お通夜・葬儀にて
台風の影響か、聖典講座のお参りは少なかったが、半数以上の方が、そのままOさんのお通夜に列席した。他にも、遠近からお参りがあって、聖典講座よりも、こちらの方がお参りの同人が多いかった。だいたい前列に陣取っていた。
長らく体調不良もあって、最近は、会館には出て来られなかったが、その分、奥様が活躍してくださっている。「もう40年以上のおつきあいになるけれど、あの頃の仏青でのことが懐かしいです」という方がおられた。昔は、仏青や運営委員として、華光の活動に尽力くださっていた。一時は、華光誌の印刷のアルバイトをしてくださっていたこともある。ご法の上でも、しっかり背筋が伸びた、いい味わいをされていた。

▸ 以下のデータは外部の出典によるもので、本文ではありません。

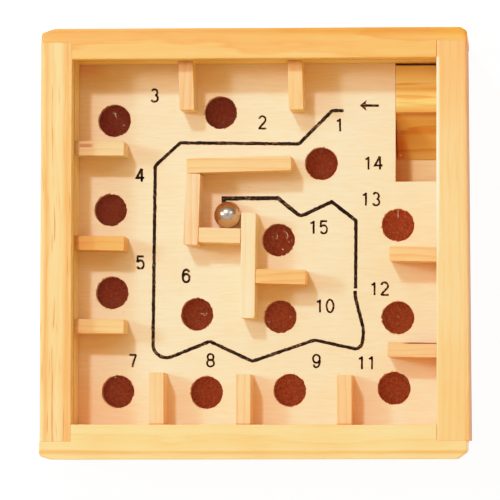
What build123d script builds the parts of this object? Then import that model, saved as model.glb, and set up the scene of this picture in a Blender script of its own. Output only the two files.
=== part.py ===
"""Tilt maze game: a wooden box frame that holds a maze board with dividers, a clear cover and a steel ball.

Millimetres. X runs right and Y away from the player, Z is up. The origin is the middle of the underside.
"""

import os

from build123d import *

# ---------------------------------------------------------------- driving dimensions

half_width = 62.7  # half of the outline along X
half_depth = 63.0  # half of the outline along Y
frame_height = 35.2

# Inner faces of the four frame bars
wall_west = -53.3
wall_east = 53.1
wall_north = 53.8
wall_south = -52.7

# Outer faces and ends, each sanded by hand to a slightly different line
west_face = -62.6
east_face = half_width
east_face_taper = 0.95  # the east bar is this much thinner at its far end
east_face_lean = 0.5  # its outer face leans in by this much towards the underside
north_bar_west_end = -62.5
north_bar_east_end = 62.1
north_bar_taper = 0.25  # the north bar is this much thinner at its east end
south_bar_west_end = -half_width
south_bar_east_end = 61.95
south_bar_taper = 0.35
east_end_rake = 0.7  # the east ends of both bars lean in by this much at the bottom

# Outer corners of the north and south bars: how far each is cut back along the bar, and how deep
north_west_corner = (4.0, 1.4)
north_east_corner = (2.0, 1.2)
south_west_corner = (3.6, 0.95)
south_east_corner = (3.0, 2.2)
corner_radius = 1.3

# Rabbets in the north and south bars that take the ends of the side bars
rabbet_north = 58.8
rabbet_south_west = -57.7
rabbet_south_east = -57.25

base_thickness = 3.0
base_rabbet = 4.0  # depth of the step under the frame that holds the base panel
board_bottom = 14.9
board_thickness = 3.0
board_top = board_bottom + board_thickness
board_groove = 2.5
board_in_groove = 2.3
groove_play = 0.2  # the board groove is this much taller than the board

divider_thickness = 4.3
divider_height = 10.7
divider_top = board_top + divider_height
divider_softening = 0.4  # radius of the free upright corners
divider_edge_softening = 0.2  # radius of the top edges

cover_gap = 0.1
cover_thickness = 1.5
cover_bottom = divider_top + cover_gap
cover_groove = 2.0
cover_in_groove = 1.8

top_outer_radius = 0.9
top_inner_radius = 0.35
east_inner_radius = 0.75
east_outer_radius = 0.45
bottom_radius = 0.4
joint_bevel = 0.1  # small bevel where a side bar's end meets the rabbet, so that the joint shows as a line

hole_diameter = 9.6
hole_edge_break = 0.15
hole_centres = [
    (-11.3, 39.4),
    (-42.8, 37.15),
    (-43.9, 10.75),
    (-43.35, -13.75),
    (-18.15, -20.1),
    (-41.5, -42.9),
    (-15.3, -43.15),
    (9.3, -42.5),
    (6.4, -20.85),
    (39.95, -41.9),
    (41.05, -21.2),
    (41.05, 6.05),
    (18.5, 24.2),
    (5.85, 1.7),
]

# The corner opening runs from this corner to the east and north walls
opening_west = 40.3
opening_south = 18.8

ramp_west = 40.4
ramp_east = 53.0
ramp_north = 53.0
ramp_crest = 39.3  # the level step ends and the slope begins
ramp_toe = 26.4
ramp_toe_height = 0.5
ramp_sag = (33.1, 9.9)  # Y and Z of a point half way down the hollow slope

ball_diameter = 8.0
ball_clearance = 0.05  # under the ball
ball_x = -8.75
ball_y = 8.9

pick_margin = 0.5  # edges are told apart by which side of a line they lie on, with this much to spare

os.makedirs("parts", exist_ok=True)


def save(piece, name):
    """Label a finished piece and write it to its own file."""
    piece.part.label = name
    export_step(piece.part, f"parts/{name}.step")


# ---------------------------------------------------------------- frame bars


def bar_section(width, inner_radius, outer_radius=0, lean=0):
    """Cross-section of a frame bar: x runs outwards from the inner face, y runs up from the underside.

    The bar has its full width at the top, and the lean is what its outer face loses towards the underside.
    Without an outer radius, the two outer edges stay sharp.
    """
    board_groove_top = board_top + groove_play
    cover_groove_top = cover_bottom + cover_thickness
    with BuildSketch() as section:
        with BuildLine():
            Polyline(
                (0, base_thickness),
                (0, board_bottom),
                (board_groove, board_bottom),
                (board_groove, board_groove_top),
                (0, board_groove_top),
                (0, cover_bottom),
                (cover_groove, cover_bottom),
                (cover_groove, cover_groove_top),
                (0, cover_groove_top),
                (0, frame_height),
                (width, frame_height),
                (width - lean, 0),
                (base_rabbet, 0),
                (base_rabbet, base_thickness),
                close=True,
            )
        make_face()
        fillet(section.vertices().group_by(Axis.Y)[-1].sort_by(Axis.X)[0], inner_radius)
        if outer_radius:
            fillet(section.vertices().group_by(Axis.Y)[-1].sort_by(Axis.X)[-1], outer_radius)
            fillet(section.vertices().group_by(Axis.Y)[0].sort_by(Axis.X)[-1], bottom_radius)
    return section.sketch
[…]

浄土真宗のお西のお葬式だ。立派な先生で、親族の皆さんに聖典を配られ、「正信偈を行譜であげます。ページは○○です」「御文章は、末代無智章です。○○ページをご覧ください」「最後に皆様でお念仏いたしましょう」とお勧めくださる。「帰三宝偈」が掲載されている聖典も持参されていた。おかげて、参列のぼくたちも、遠慮なく声をだすことができる。華光同人の参列も多く、フロアーからの声も大きかった。親族の皆様も、勤行されている。熱心な門徒のお家だ。
通夜のご法話の冒頭で、「さすがにO家の皆さん、大きな声で勤行をしていただきました」と始まった。ご法話は、法名について。浄土真宗では、戒名ではなく、釈○○と、お釈迦様であること。法名「釈獨歩」は、奥様からの要望であること。そして、その獨(一)り、歩むことについて、哲学者のフロムを引用したり、精神科医の「普通がいいという病」の話をされたり、なかなか独創的な法話。「自由」「自由」と行っているが、それには獨りで立つ覚悟が必要で、ほんとうは厳しいこと。しかし、それはけっして孤立することではなく、真に獨立することである。その歩みを法名とされた。では、どこに歩むのか。浄土への歩みである。それならば、真に獨りになったとき、ほんとうは獨りではなくて、阿弥陀様がいつも寄り添い、共に歩んでくださっているというようなご法話だった。
葬儀もおわり、最後のお別れで、お棺の中には、故人が直筆された「正信念仏偈」と「浄土三部経」、そして「安心決定抄」が和綴の本になって収められていた。どれも達筆の字で綴られていた。そういえば、アメリカのKさんが、まだ日本におられた時、悟朗先生から書道の手ほどきを受けられていて、一緒に習っておられたのがOさんだというメールをいただいた。この達筆は、悟朗先生のご指南ということになる。書写されたお聖教の下には、「昨日、キタサンブラックが勝ったので」と、故人が大好きだった競馬新聞も一緒に収めれていた。